目目覚めると妻にキスして起き、シリアルを食べて仕事に出かける。バスの乗客の会話に耳を傾け、仕事の合間にノートに詩を書き留めるのが彼の楽しみだ。仕事の後は妻と夕食を取り、犬と散歩がてら行きつけのバーで一杯のビールを飲む。その毎日には妻の存在が大きい。

この映画で印象に残ったのは夫婦のほどよい距離感だ。それほど気が合っているようにも見えないけど、温かい関係。パターソンが帰宅すると、妻は独特な柄のカーテンを作っている。
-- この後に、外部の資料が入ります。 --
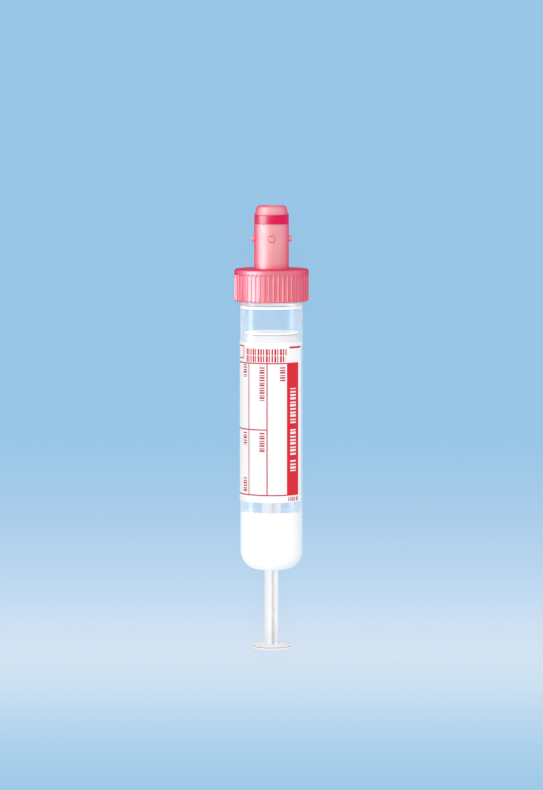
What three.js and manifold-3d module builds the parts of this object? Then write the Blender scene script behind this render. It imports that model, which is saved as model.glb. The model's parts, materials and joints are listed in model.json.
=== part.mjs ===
// A blood collection tube with a plunger, of the 5.5 ml serum size.
//
// A clear round-bottomed tube is closed by a ribbed screw cap, whose hollow stem ends in a
// membrane for the needle and has four lugs for the needle holder. A piston on a cruciform rod
// runs down the tube and draws the blood in. The rod leaves through a keyed guide in the tube's
// round end, and snaps off there once the piston has been drawn all the way.
//
// Sizes are in millimetres. The tube is drawn standing on its axis, Z, with its round end at
// height 0, its cap upwards and the middle of its label facing -Y. The last section lays it on
// its side, where it rests on the cap's ribs and on the end of its barrel.

import * as THREE from 'three';
import { mergeVertices } from 'three/addons/utils/BufferGeometryUtils.js';
import Module from 'manifold-3d';

const wasm = await Module();
wasm.setup();

const { PI, cos, sin, min } = Math;

// ---- Driving dimensions -----------------------------------------------------------------

const facets = 48; // round a revolved form
const slimFacets = 24; // round one that is no wider than the rod or the needle's way
const fitGap = 0.3; // between pieces that are pressed, clipped or screwed home
const cutterMargin = 1; // how far a cutting solid runs past what it cuts

// tube
const tubeRadius = 7.65;
const tubeWall = 0.8;
const tubeLength = 72.9;
const endRimWidth = 0.5; // flat all round the rod's hole, in the middle of the round end
const endRise = 4.9; // height of the round end
const neckStep = 0.25; // the neck is this much slimmer than the barrel
const neckLength = 7.45;
const rimChamfer = 0.2;

// screw thread, cut twice round
const threadStarts = 2;
const threadLead = 3; // rise in one turn
const threadHeight = 0.4;
const threadRootWidth = 0.7;
const threadCrestWidth = 0.35;
const threadClearance = 0.15; // from each crest to the wall it faces
const threadSteps = 30; // straight lengths in one turn
const threadRimMargin = 1.1; // from the end of the neck's ridges to the rim
const threadSkirtMargin = 0.75; // from the collar's foot to the cap's ridges
const threadSink = 0.2; // how deep a ridge is rooted in its wall
const threadFade = 0.12; // share of a ridge's length, at each end, in which it grows
const threadTip = 0.2; // share of its full height with which a ridge starts

// screw cap
const collarHeight = 7.95;
const collarWall = 1.2;
const collarTopThickness = 1.05;
const collarTopRound = 0.9;
const collarFootRound = 0.5;
const ribCount = 48;
const ribDepth = 0.35;
const ribCrestWidth = 0.34;
const ribRootWidth = 0.62;
const ribTopMargin = 1.7; // plain band above the ribs
const plugWall = 0.9; // skirt that seals in the tube's mouth
const plugDepth = 4.4;
const plugTaperWidth = 0.3; // leads the skirt into the mouth
const plugTaperHeight = 0.9;
const stemRadius = 4.25;
const stemLength = 15.5;
const stemWall = 0.95;
const stemRootFillet = 0.3;
const noseRise = 2.3;
const noseFootRadius = 4.05;
const noseTopRadius = 3.5;
const noseRound = 0.65;
const noseLip = 1.4; // thickness of the nose over the membrane
const mouthRadius = 2;

// lugs on the stem
const lugCount = 4;
const lugFacets = 16;
const lugRadius = 0.725;
const lugProud = 0.68;
const lugChamfer = 0.2;
const lugBelowNose = 8.1; // from the lug's axis to the top of the nose

// code ring
const codeRingWidth = 2.1;
const codeRingThickness = 0.4;
const codeRingGap = 0.1;

// membrane
const septumThickness = 5;
const septumDishRadius = 1.5;
const septumDishDepth = 0.5;

// guide pressed into the round end
const guideHeight = 14.6; // top edge above the tube's end
const guideWall = 0.8;
const sleeveWall = 1.35; // beyond the keyway's ends
const sleeveTop = 7.4;
const sleeveChamfer = 0.3;
const keywayClearance = 0.25;

// plunger
const pistonBelowRim = 14.2; // from the top of the seal to the tube's rim
const sealLipThickness = 0.45;
const sealRunningGap = 0.1;
const sealRound = 0.15;
const hubInset = 1.55; // from the piston's outside to the seal's hub
const hubWall = 1;
const hubDepth = 1.9;
const pistonLength = 6.35;
const pistonRunningGap = 0.4;
const pistonWall = 0.9;
const pistonCrown = 1.4; // solid thickness under the seal's hub
const pistonChamfer = 0.5;
const socketLip = 0.8;
const socketWall = 1.1;
const rodHeadRadius = 1.95;
const rodHeadLength = 1.5;
const rodStudRadius = 1.45;
const rodFlangeThickness = 0.7;
const vaneThickness = 1.15;
const vaneReach = 2.45; // from the axis to a vane's edge, inside the tube
const tailReach = 1.6; // the same on the slim tail
const tailTop = 1.65; // where the tail starts to widen
const vaneTurn = 26 * PI / 180; // the vanes' turn away from the label's middle
const breakNeckRadius = 0.95;
const breakNeckLength = 0.8;
const tailLength = 18.6; // from the round end to the thumb disc
const thumbDiscRadius = 4.95;
const thumbDiscThickness = 1;
const thumbDiscRound = 0.35;
const endHoleClearance = 0.4; // round the vanes, in the tube's end

// label
const labelThickness = 0.12;
const labelGap = 0.05;
const labelFoot = 17.2; // from the tube's round end
const labelBelowRim = 16.4;
const labelEdgeAngle = 66.4 * PI / 180; // its right-hand edge, from the label's middle
const labelWrap = 250 * PI / 180;
const labelSides = 18; // round it

// ---- Sizes that follow ------------------------------------------------------------------

const boreRadius = tubeRadius - tubeWall;
const neckRadius = tubeRadius - neckStep;
const neckFoot = tubeLength - neckLength;
const neckCrest = neckRadius + threadHeight;
const capBore = neckCrest + threadClearance;
const capCrest = neckRadius + threadClearance;
const collarRadius = capBore + collarWall;
const capDeck = tubeLength + fitGap; // underside of the cap's top, over the rim
const collarTop = capDeck + collarTopThickness;
const collarFoot = collarTop - collarHeight;
const threadPitch = threadLead / threadStarts;
const threadRise = tubeLength - threadRimMargin - collarFoot - threadSkirtMargin
  - threadPitch / 2 - threadRootWidth;
const threadTurns = threadRise / threadLead;
const threadFoot = tubeLength - threadRimMargin - threadRise - threadRootWidth / 2;
const plugRadius = boreRadius - fitGap;
const plugFoot = tubeLength - plugDepth;
const noseTop = collarTop + stemLength;
const codeRingTop = noseTop - noseRise;
const stemBore = stemRadius - stemWall;
const membraneSeat = noseTop - noseLip;
const guideRadius = boreRadius - fitGap;
const sleeveRadius = vaneReach + keywayClearance + sleeveWall;
const endHoleRadius = vaneReach + endHoleClearance;
const endFlatRadius = endHoleRadius + endRimWidth;
const sealTop = tubeLength - pistonBelowRim;
const sealFoot = sealTop - sealLipThickness;
const pistonRadius = boreRadius - pistonRunningGap;
const hubOuterRadius = pistonRadius - hubInset;
const hubInnerRadius = hubOuterRadius - hubWall;
const pistonTop = sealFoot - fitGap;
const pistonFoot = pistonTop - pistonLength;
const stroke = pistonFoot - guideHeight - fitGap;
const labelInner = tubeRadius + labelGap;
const labelTop = tubeLength - labelBelowRim;

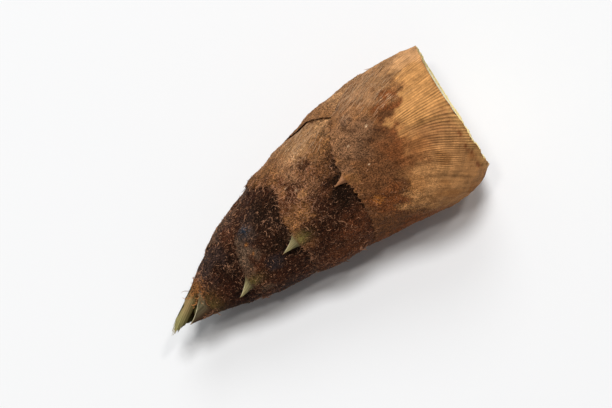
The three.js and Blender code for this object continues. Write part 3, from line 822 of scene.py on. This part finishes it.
def makeHeart():
    # a lathed solid: its side in rows along the axis, then a cap of rings on the slanted cut, with the low
    # waves of the knife across it
    feet = np.array([leaf["foot"] + heart["ledge"] for leaf in leaves if leaf["foot"]])
    evenly = np.linspace(heart["tip"] + 1.5, heart["sideEnd"], heart["sideRows"])
    along = np.sort(np.concatenate([evenly, feet, feet - 0.01]))
    angles = np.linspace(0, 360, heart["columns"], endpoint=False)[None, :]
    sideT = along[:, None] + 0 * angles
    sidePlace = pointAt(sideT, angles, heartRadius(sideT))[0]
    sideEnd = cutDistance(angles, heartRadius(np.full((1, 1), shoot["cutLength"])))
    share = (np.arange(heart["capRings"], -1, -1) / heart["capRings"])[:, None]
    capRadius = heartRadius(sideEnd - 0.5) * share
    capPlace, side, up = pointAt(cutDistance(angles, capRadius), angles, capRadius)
    kerf = heart["kerf"] * waves(5, 401, side * 0.3 + up)
    kerf = kerf + 0.05 * waves(1.2, 402, side * 0.25 + up) + 0.06 * waves(4, 403, side, up)
    capPlace[..., 0] += kerf * smoothStep(share, 1.0, 0.93)
    tipPlace = pointAt(np.full((1, 1), heart["tip"]), np.zeros((1, 1)), np.zeros((1, 1)))[0]
    grid = np.concatenate([sidePlace, capPlace[:-1]])
    points = np.concatenate([grid.reshape(-1, 3), tipPlace.reshape(-1, 3), capPlace[-1:, :1].reshape(-1, 3)])
    rows, columns = grid.shape[:2]
    number = np.arange(rows * columns).reshape(rows, columns)
    turnedOn = np.roll(number, -1, axis=1)
    quads = np.stack([number[:-1], turnedOn[:-1], turnedOn[1:], number[1:]], -1).reshape(-1, 4)
    first = np.stack([np.full(columns, number.size), turnedOn[0], number[0]], -1)
    last = np.stack([np.full(columns, number.size + 1), number[-1], turnedOn[-1]], -1)
    capShare = np.concatenate([np.ones(sideT.size), np.repeat(share[:-1, 0], columns), [1, 0]])
    piece = makePiece("heart", points, [quads, first, last], flesh, heartColor(points, capShare))
    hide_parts("shoot_heart")


makeHeart()
print("heart made")


def onFelt(k, here):  # all over the shown skin, none on blades, few where the husk is bare and in one hollow
    amount = smoothStep(here["exposed"], -0.5, 1.5) * (here["bladeShare"] <= 0) * here["felt"]
    return amount * (1 - 0.85 * spot(here["t"], here["angle"], 123, 8, 5, 11)) if k == 3 else amount


def onShaggy(k, here):  # longer hair on the upper half of the shoot, and beside the outermost blade
    clumped = 0.55 + 0.45 * smoothStep(waves(9, 700, here["t"], here["angle"] * 0.5), -0.8, 0.8)
    amount = (1 - smoothStep(here["t"], 104, 128)) * clumped
    if k == 1:
        amount = amount + spot(here["t"], here["angle"], 138, -20, 9, 16)
    return (0.4 if k in (5, 7) else 1) * onFelt(k, here) * amount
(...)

彼は少し驚くが「いいね」と言う。妻が趣味のギターを練習しているときは小さな上達を喜こび、妻の自作のカップケーキが市場で完売したときは「すごいじゃないか!」と称賛する。

妻も同じような温度と距離感でパターソンに接する。パターソンが詩を書き留めた秘密のノートを犬がバリバリに破いてしまったとき、落ち込んでいる夫に妻は「一人になりたかったら私、出かけようか」と声をかけたシーンが印象的だった。

二人とも自分の思いを押し付けたり、相手にこうしてほしい、ああしてほしいと言わない。相手を否定したり、変えようとしない。もともと根が優しい二人なんだ。もっとも、お互いに小さな不満あるはずなんだけど、踏み込まない。そのことが少しさびしいような、他人行儀なような気がする。

しかし、長い目でみれば、それでいいのかもしれない。夫婦といっても他人と他人なのだから。本当は家の外で人に気を遣うより、身近な人にさえ優しくできたらいい。それが難しいのだけれど。